Por: Juan Diego Perdomo Alaba
Ilustración: Anez Flórez Corpus @anezbull
Las buenas canciones vienen y van. Están ahí. Y una regresó de la nada: Ordinary People, coescrita e interpretada por John Legend, quien cuenta que la escribió pensando en la complejidad de las relaciones de pareja y su resultado incierto. Sí, nada es tan conflictivo como las relaciones interpersonales entre gente común y corriente que se enoja, ríe, llora, se emociona, ¡Siente! ‘No hay un final de cuento de hadas‘, versa la canción.
Después de escucharla unas 50 veces -porque cuando alguna se queda en el subconsciente no la suelto-, me fui a Instagram a chismosearle la vida a la gente, a la people. Todo es tan bello y perfecto por estos lares, que a veces pienso que cuando Dios hizo el Edén pensó en Instagram.
Sonrisas perfectas, cuerpos tonificados, comidas exquisitas, poses ‘casuales’ de profundo éxtasis. Parejas felices en sus exclusivos viajes de fin de semana. Allí en esa cajita de ensueño lucen como de catálogo porque hay filtros que aclaran la piel, la tersan y eliminan las imperfecciones del rostro. Te cambian el color de los ojos y hasta te hacen ver más delgado. «Un filtrico para no verme tan destruida«, dice alguna por ahí. Todo siempre tan inmaculado que hasta me hace sentir peor persona: ¿Será que no encajo en este mundo de luz tan socialmente bueno y feliz?
El mundo digital impostado nos distrae de la realidad. Recuerdo el caso de una parejita muy bella que subía fotos a Instagram casi a diario presumiendo lo mucho que se amaba, pero de un momento a otro ¡Saz! desapareció. ¿Qué se hizo? Se supo, ya en la vida real, que venía mal y alguno fue infiel. El escándalo dio de comer a los cotilleros de ocasión por varias semanas. Como dice el youtuber barranquillero, El Gyerek: Eso no lo dicen, pero eso pasa. Lo más gracioso es que al mes, cada uno ya tejía su nuevo idilio digital por su lado, compitiendo al que fuera más feliz con su ‘clavo’.

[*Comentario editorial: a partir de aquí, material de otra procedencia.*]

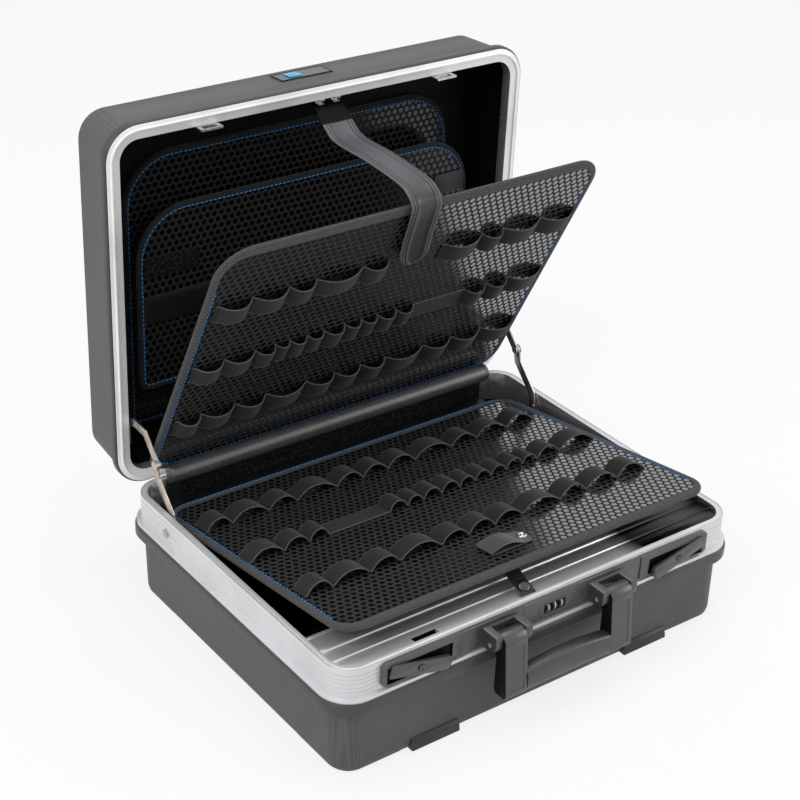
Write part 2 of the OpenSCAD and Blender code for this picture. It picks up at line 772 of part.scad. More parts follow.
module upper_binding() color([0.28, 0.28, 0.28]) on_upper() board_binding(upper_l, 35);

module upper_loops_top() color([0.3, 0.3, 0.3]) on_upper() {
  loop_band(row_top_l, upper_rows[0]);
  loop_band(row_top_r, upper_rows[0]);
}

module upper_loops_middle() color([0.3, 0.3, 0.3]) on_upper() union() {
  loop_band(row_mid_l, upper_rows[1]);
  flat_band(row_mid_l[11], row_mid_r[0], upper_rows[1]);
  loop_band(row_mid_r, upper_rows[1]);
}

module upper_loops_bottom() color([0.3, 0.3, 0.3]) on_upper()
  loop_band(row_low, upper_rows[2]);

module spine_roll() color([0.12, 0.12, 0.12]) on_upper()
  rod_x(spine_r, -soft_half, soft_half, 9.1, spine_r + seat);

// strap from the lid's hooks, over the top of the upper board and down its face
strap_band = 34;
strap_th = 1.6;
strap_x = -2;
function lid_at(y, z) = [hy + (y - hy)*cos(lid_open) + (z - hz)*sin(lid_open),
                         hz - (y - hy)*sin(lid_open) + (z - hz)*cos(lid_open)];
function upper_at(s, n) = [upper_y - s*sin(upper_lean) - n*cos(upper_lean),
                           upper_z + s*cos(upper_lean) - n*sin(upper_lean)];

module board_strap() color([0.15, 0.15, 0.15]) {
  hook_y = front + ring_in + skin + 2.7;
  along_x(strap_x - strap_band/2, strap_x + strap_band/2) bar_2d([
    upper_at(upper_l - 78, 7), upper_at(upper_l - 30, 3.6), upper_at(upper_l + 2, 3),
    upper_at(upper_l + 8, -2), upper_at(upper_l + 11, -16),
    lid_at(hook_y + 28, ring_z - 43), lid_at(hook_y + 21, ring_z - 20),
    lid_at(hook_y, ring_z - 1), lid_at(hook_y, ring_z + 5)], strap_th);
}

module lower_part() on_lower() translate([0, -lower_l, 0]) children();

module lower_board() color([0.2, 0.2, 0.2]) lower_part() board_core(lower_l, 28);

module lower_binding() color([0.28, 0.28, 0.28]) lower_part() board_binding(lower_l, 28);

module lower_loops_back() color([0.3, 0.3, 0.3]) on_lower()
  loop_band(row_even, -lower_rows[0] + loop_w);

module lower_loops_middle() color([0.3, 0.3, 0.3]) on_lower() union() {
  loop_band(row_small, -lower_rows[1] + loop_w);
  flat_band(row_small[3], row_small_r[0], -lower_rows[1] + loop_w);
  loop_band(row_small_r, -lower_rows[1] + loop_w);
}

module lower_loops_front() color([0.3, 0.3, 0.3]) on_lower()
  loop_band(row_even, -lower_rows[2] + loop_w);

// folded leather loop, open at both sides
module pull_tab() color([0.28, 0.28, 0.28]) on_lower()
  translate([0, -tab_s, seat]) rotate([90, 0, 0]) linear_extrude(tab_l) union() {
    translate([-38, 0]) square([53, loop_t]);
    arch(-37, 1, 8.4);
  }

module pull_tab_snap() color([0.7, 0.7, 0.7]) on_lower()
  translate([8.4, -tab_s - tab_l/2, seat + loop_t + skin]) cylinder(r = 5, h = 1.6);

// ---------- lid stays ----------

// unit normal of the segment after point i, and the mitre offset at point i
function seg_n(p, i) = let (v = p[i + 1] - p[i]) [-v[1], v[0]]/norm(v);
function mitre(p, i) =
  i == 0 ? seg_n(p, 0) :
  i == len(p) - 1 ? seg_n(p, i - 1) :
  (seg_n(p, i - 1) + seg_n(p, i))/(1 + seg_n(p, i - 1)*seg_n(p, i));

// flat bent strip through (y, z) points
module bar_2d(points, w) {
  n = len(points) - 1;
  polygon(concat([for (i = [0:n]) points[i] - mitre(points, i)*w/2],
                 [for (i = [n:-1:0]) points[i] + mitre(points, i)*w/2]));
}

// stay arm with a round eye at each rivet
module stay_2d(points, w) union() {
  bar_2d(points, w - 0.3);
  for (i = [0, len(points) - 1]) translate(points[i]) circle(w/2);
}

module lower_stay() difference() {
  along_x(arm_out - stay_t, arm_out)
    stay_2d([[stay_by, stay_bz], [stay_by + 4, stay_bz + 16],
             [stay_ey - 3, stay_ez - 14], [stay_ey, stay_ez]], stay_w);
  rod_x(rivet_r + fit, arm_out - 9, arm_out + 1, stay_by, stay_bz);
  rod_x(rivet_r + fit, arm_out - 9, arm_out + 1, stay_ey, stay_ez);
}

module upper_stay() difference() {
  along_x(arm_mid - stay_t, arm_mid)
    stay_2d([[stay_ey, stay_ez], [stay_ey + 24, stay_ez + 25],
             [stay_ly - 30, stay_lz + 14.5], [stay_ly, stay_lz]], stay_w - 1);
  rod_x(rivet_r + fit, arm_mid - 9, arm_mid + 1, stay_ey, stay_ez);
  rod_x(rivet_r + 0.4, arm_mid - 9, arm_mid + 1, stay_ly, stay_lz);
}

module right_lower_stay() color([0.76, 0.72, 0.7]) lower_stay();
module left_lower_stay() color([0.76, 0.72, 0.7]) mirror([1, 0, 0]) lower_stay();
module right_upper_stay() color([0.76, 0.72, 0.7]) upper_stay();
module left_upper_stay() color([0.76, 0.72, 0.7]) mirror([1, 0, 0]) upper_stay();

module right_elbow_rivet() color([0.76, 0.72, 0.7]) {
  rod_x(rivet_r, arm_mid - stay_t - 1, arm_out + 0.7, stay_ey, stay_ez);
  rod_x(rivet_r + 2, arm_mid - stay_t - 1.2, arm_mid - stay_t - 0.2, stay_ey, stay_ez);
  rod_x(rivet_r + 3.4, arm_out + 0.2, arm_out + 1, stay_ey, stay_ez);
}

module left_elbow_rivet() mirror([1, 0, 0]) right_elbow_rivet();

base_shell();
base_frame();
base_feet();
base_dividers();
wall_screws();
front_inner_profile();
left_lock_housing();
right_lock_housing();
lock_pivots();
left_handle_bracket();
right_handle_bracket();
handle_pins();
combination_plate();
dial_axle();
fabric_hinge();
stay_base_rivets();
hinge_base_leaves();
hinge_pins();
retaining_strap();
retaining_snap();
dial_left();
dial_middle();
dial_right();
left_lock_lever();
right_lock_lever();
handle_left_arm();
handle_right_arm();
handle_grip();
lid_shell();
lid_frame();
badge_plate();
badge_tile();
lid_strikers();
strap_hooks();
lid_stay_brackets();
lid_stay_rivets();
hinge_lid_leaves();
lid_rear_board();
lid_pocket_board();
lid_pocket();
upper_board();
upper_binding();
upper_loops_top();
upper_loops_middle();
upper_loops_bottom();
spine_roll();
board_strap();
lower_board();
lower_binding();
lower_loops_back();
lower_loops_middle();
lower_loops_front();
pull_tab();
pull_tab_snap();
left_lower_stay();
right_lower_stay();
left_upper_stay();
right_upper_stay();
left_elbow_rivet();
right_elbow_rivet();
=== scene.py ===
import math
import random

import bmesh
import bpy
from mathutils import Matrix, Vector


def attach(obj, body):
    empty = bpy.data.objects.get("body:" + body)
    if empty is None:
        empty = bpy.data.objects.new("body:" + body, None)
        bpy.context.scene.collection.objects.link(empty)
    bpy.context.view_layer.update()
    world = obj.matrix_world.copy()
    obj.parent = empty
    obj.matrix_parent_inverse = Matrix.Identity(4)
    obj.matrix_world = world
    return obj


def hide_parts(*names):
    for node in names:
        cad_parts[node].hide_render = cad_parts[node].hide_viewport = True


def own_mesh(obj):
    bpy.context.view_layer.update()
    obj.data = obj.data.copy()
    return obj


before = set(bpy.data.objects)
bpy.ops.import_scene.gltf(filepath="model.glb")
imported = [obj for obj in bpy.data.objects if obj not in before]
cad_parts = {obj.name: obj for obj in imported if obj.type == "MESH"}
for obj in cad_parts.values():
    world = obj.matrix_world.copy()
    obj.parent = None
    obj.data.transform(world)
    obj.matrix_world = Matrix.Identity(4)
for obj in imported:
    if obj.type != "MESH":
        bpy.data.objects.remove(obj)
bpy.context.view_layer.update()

chance = random.Random(7)

# ---------------------------------------------------------------- sizes, mm

MM = 0.001
MID_Y = -25.25                # middle of the case
FRONT = -210.75               # outer front face of the base frame
BACK = 160.25
HINGE_Y, HINGE_Z = 164.75, 113
RING_Z = 118.3                # closed lid's ring
LID_FLOOR = 68.3
BOARD_W, BOARD_T, BOARD_LIP = 450, 4.8, 0.4
WELD, FLAT = 2e-6, 0.6        # metres, and degrees, that count as none
UPPER_L, LOWER_L = 340, 326
UPPER_R, LOWER_R = 35, 28            # corners of the tool boards
BINDING_W, BINDING_SIDE = 10, 6.5    # edge tape along the ends and down the sides
LID_BOARD_R, LID_BOARD_FOOT_R = 57, 12   # corners away from the hinge and near it
LID_TAPE_W = 6.5
SEAM = 0.9                    # stitches inside the edge tape
LOOP_W, LOOP_T, LOOP_RISE = 22, 1.2, 11.1
SPINE_R, SPINE_L = 10.3, 410
PROP_L = 46                   # strap under the lower board
TAB_Y = LOWER_L - 288         # pull tab, up the lower board
GUSSET_HALF = 188.5
LOCK_RECESS = ((120.5, 194), (FRONT - 4.4, FRONT - 1.2), (92.7, 110.9))   # right-hand one; its faces are painted black as the recess's shade
HALF_STRAP = 17               # strap that holds the upper board
STITCH_PITCH, STITCH_L, STITCH_D = 5.1, 3.8, 1.25
DIAL_X, DIAL_PITCH, DIAL_R = 0.8, 8, 4.8
DIAL_Y, DIAL_Z = -211.45, 103
GRIP_Y, GRIP_Z = -244.75, 43.5   # grip's front and bottom
GRIP_HALF, GRIP_H, GRIP_ARCH, GRIP_T = 51.9, 22, 4.5, 16.5
SHADE_RUN = 26                 # length over which the ledge's metal fades into painted black shade
FLOOR_SHARE, WORLD_LIGHT = 0.8, 0.5

ROW_EVEN = [-212, -183, -140, -106, -57, -24, 8, 43, 92, 126, 168, 204]
ROW_SMALL = [-215, -177, -148, -125]
ROW_SMALL_R = [-52, -30, -10, 13, 36, 56, 77, 97, 119, 138, 169, 216]
ROW_TOP_L = [-210, -173, -132, -102, -48, -17]
ROW_TOP_R = [49, 97, 123, 173, 219]
ROW_MID_L = [-212, -179, -144, -121, -104, -84, -64, -39, -19, 1, 24, 46]
ROW_MID_R = [112, 140, 169, 218]
ROW_LOW = [-210, -183, -143, -107, -58, -22, 11, 42, 92, 130, 170, 219]


def at(x, y, z):
    return Matrix.Translation((x * MM, y * MM, z * MM))


def turn(degrees, axis):
    return Matrix.Rotation(math.radians(degrees), 4, axis)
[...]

Claro, nadie quiere mostrar sus demonios, sus pesares, sus miedos, sus conflictos, sus sentimientos negativos, sus perturbaciones, porque se nos ha vendido e invadido tanto de esa odiosa positividad toxica que es casi un sacrilegio demostrar debilidad. La sobregeneralización del estado optimista y del excesivo confort y felicidad, resulta en la invalidación y negación de la genuina experiencia emocional humana. Todo esto sería cómico si no fuera trágico. Las redes sociales nos encierra en una burbuja que explota al tocar la realidad. Caer puede resultar nefasto sino se está preparado. Por eso la salud mental y la educación emocional son importantes en estos entornos efímeros tan caóticos.
Ya no queremos ser gente común, como titula la canción de Legend, la civilización del espectáculo que todo lo mediatiza ha encontrado a un aliado de primera, esa tribuna de libre acceso con centenares de filtros y millares de espectadores que nos incita a cederle nuestra cotidianidad -por no decir privacidad- a cambio de unas moronas de aceptación social para alimentar el ego, ese que vive hambriento del mírenme aquí, interactuemos, pregúntame lo que quieras, qué quieres saber de mí, cómo te caigo, qué pensaste cuando me conociste. Lo mejor es que en esa transacción visibilización – privacidad, desde hace rato se puede monetizar. «A las redes sociales hay que sacarles plata porque uno no sabe hasta cuándo dure esto», diría el instagramer pereirano La Liendra.
El filtro de la felicidad de Instagram crea estereotipos que a larga generan frustración en un entorno donde es muy complejo afinar el criterio. Nada más chistoso que ver el montaje de una selfi colectiva con fondo de paraíso, sonrisas de 5 segundos y vidas que continúan siendo una verdadera mierda.
Pero como le leí a mi amigo Jiggy Drama desde San Andrés, «Les deseo que sean tan felices como presumen en Instagram. No tienen que demostrarle a nadie que son felices más que a ustedes mismos».
Una cosa es presumir y otra distinta inspirar.